How to tackle a statistics problem given a random variable X? I'm having trouble getting an overall grasp of certain aspects of statistics, namely knowing when to use which formula/approach to solve a problem.
Let's consider a random variable X, after you determine whether the random variable is continuous or discrete, how would you know whether to know whether to use a binomial distribution, exponential distribution, Poisson distribution, moment generating function, etc.?
For example, I know that if I'm asked to model the time between random events I know I have an exponential distribution problem.
It's just that there are so many different mean, variance, and other equations, I got lost along the way on which equation to apply where. Some clarification would be great.
 A: I am not really qualified to answer this question since I am a topologist, but I think it really depends on the analytical nature of your problem instead of judging from its behavior mathematically alone. There are surprising applications of various distributions to problems in real life, but that usually comes with an understanding of the phenomenon first. 
A classic in this regard is Feller's book, in which almost no statement is proposed without an applied "example" at mind. You probably can find the book in your local library. 

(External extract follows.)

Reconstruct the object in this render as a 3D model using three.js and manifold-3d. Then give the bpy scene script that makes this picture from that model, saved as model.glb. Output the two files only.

A: The first step is to thoroughly understand the scenario that is being described, and  what quantity the random variable represents.  Each of the common distributions has a typical paradigm for what it represents.  For example, the binomial distribution would represent the number of "successes" in a fixed number of independent trials.  On the other hand a hypergeometric distribution also represents the number of "successes", but where you're selecting a fixed number of objects selected without replacement from a given population.